▶ [Goal]: Copy out each line that includes the word "part".

▶ [Source material]:
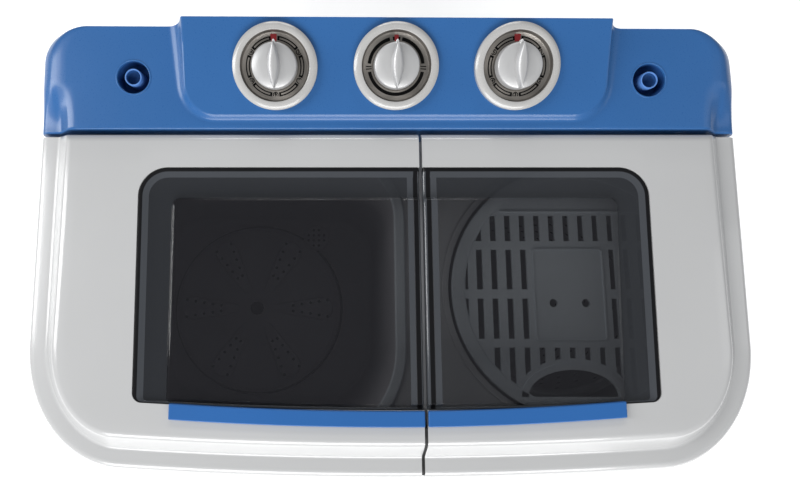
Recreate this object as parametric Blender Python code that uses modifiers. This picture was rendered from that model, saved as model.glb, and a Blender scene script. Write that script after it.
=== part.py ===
"""Twin tub washer: a wash tub and a spin tub under two hinged lids, with a tilted control panel behind.

Metres, +Z up, -Y is the front. The origin is on the floor under the middle of the machine.
Run with: blender --background --python part.py
"""

import math

import bmesh
import bpy
from mathutils import Matrix, Vector

# Plan of the whole machine, at its widest edge
HALF_WIDTH = 0.300
FRONT_Y = -0.1862
REAR_Y = 0.1855
FRONT_BOW = 0.144
CORNER_X = 0.070
CORNER_Y = 0.100
REAR_RADIUS = 0.032

# Levels
FOOT_HEIGHT = 0.018
BASE_TOP = 0.072
CABINET_BOTTOM = 0.030
DECK_BOTTOM = 0.550
DECK_TOP = 0.554
LID_BOTTOM = 0.5555
LID_TOP = 0.590
LEDGE_BACK = 0.577
LEDGE_DROP = 0.026
GAP = 0.0003
SKIN = 0.003

# Lids
LID_GAP_X = 0.026
LID_GAP = 0.0026
LID_REAR_Y = 0.0955
HINGE_Y = 0.0875
HINGE_Z = 0.582
HINGE_PIN_RADIUS = 0.0016
WINDOW_SIDE_X = {-1: 0.2073, 1: 0.2135}
WINDOW_SPREAD = {-1: 0.0034, 1: 0.0030}
WINDOW_FRONT = 0.0530
WINDOW_REAR_Y = 0.0650
WINDOW_REAR_RADIUS = 0.024
PLATEAU_SIDE_X = {-1: 0.1803, 1: 0.1849}
PLATEAU_SPREAD = {-1: 0.0018, 1: 0.0048}
PLATEAU_REAR_Y = 0.0390
GRIP_SIDE_X = {-1: 0.1765, 1: 0.1830}
GRIP_FRONT = 0.0412
GRIP_HEIGHT = 0.0042

# Control panel
PANEL_FRONT_Y = 0.0990
PANEL_CENTRE_X = 0.0045
WING_FRONT_Z = 0.588
WING_SLOPE = 0.185
RAISED_HALF_WIDTH = 0.178
RAISED_FRONT_Y = 0.1087
RAISED_FRONT_Z = 0.5935
RAISED_SLOPE = 0.3516
RAISED_TILT = math.atan(RAISED_SLOPE)
DIAL_PITCH = 0.1003
DIAL_Y = 0.1463
INLETS = {"wash": (-0.2164, 0.1408), "spin": (0.2190, 0.1391)}
INLET_RADIUS = 0.0130

# Wash side
WASH_X = -0.1500
WASH_Y = -0.0431
WASH_FLOOR = 0.287
WASH_MOUTH = (-0.2760, 0.0057, -0.1665, 0.0825)
WASH_FRONT_CORNER = 0.080
WASH_REAR_CORNER = 0.055
TUB_RIM_TOP = 0.5573
TUB_RIM_WIDTH = 0.0095
PULSATOR_RADIUS = 0.1085
DRAIN_X = -0.0741
DRAIN_Y = 0.0524
DRAIN_RADIUS = 0.0110
WASH_MOTOR = (-0.2320, 0.0620)
BELT_BOTTOM = 0.150
BELT_HEIGHT = 0.016
PULLEY_RADIUS = 0.054
MOTOR_PULLEY_RADIUS = 0.018

# Spin side
SPIN_X = 0.1651
SPIN_Y = -0.0361
SPIN_TUB_RADIUS = 0.1122
SPIN_FLOOR = 0.188
BASKET_RADIUS = 0.1000
BASKET_BOTTOM = 0.205
BASKET_TOP = 0.500
COVER_RADIUS = 0.1100
COVER_BOTTOM = 0.5560
COVER_THICKNESS = 0.0030
COVER_HINGE_Y = 0.0850
COVER_HINGE_Z = 0.5605
SLOT_CENTRE_X = -0.0086
SLOT_PITCH = 0.0126
SLOT_WIDTH = 0.0053
SLOT_ROWS = ((0.0428, 0.0659), (0.0005, 0.0354), (-0.0419, -0.0075), (-0.0900, -0.0493))
COVER_PLATE = (-0.0390, 0.0228, -0.0435, 0.0361)
COVER_BAND = 0.0115
COVER_HOLE_XS = (-0.0221, 0.0059)
COVER_HOLE_Y = -0.0114
COVER_HOLE_RADIUS = 0.0036
SCOOP_X = -0.0090
SCOOP_LOW = -0.0905
SCOOP_HALF_WIDTH = 0.0387
SCOOP_HEIGHT = 0.0225
SCOOP_BORDER = 0.0095

# Rear wall fittings, as (x, z)
OUTLET = (-0.120, 0.100)
GLAND = (0.200, 0.110)

ROUND_STEPS = 32
CORNER_STEPS = 6
FRONT_STEPS = 4
# Stations along a lid's back edge: the first is where the stepped rim has become the rolled edge
BACK_STATIONS = (0.086, 0.32, 0.55, 0.78, 1.0)

# Turns a plan outline of (x, y) into one of (y, z), with its thickness along X
SIDEWAYS = Matrix(((0, 0, 1, 0), (1, 0, 0, 0), (0, 1, 0, 0), (0, 0, 0, 1)))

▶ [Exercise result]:
=== part.py ===
Run with: blender --background --python part.py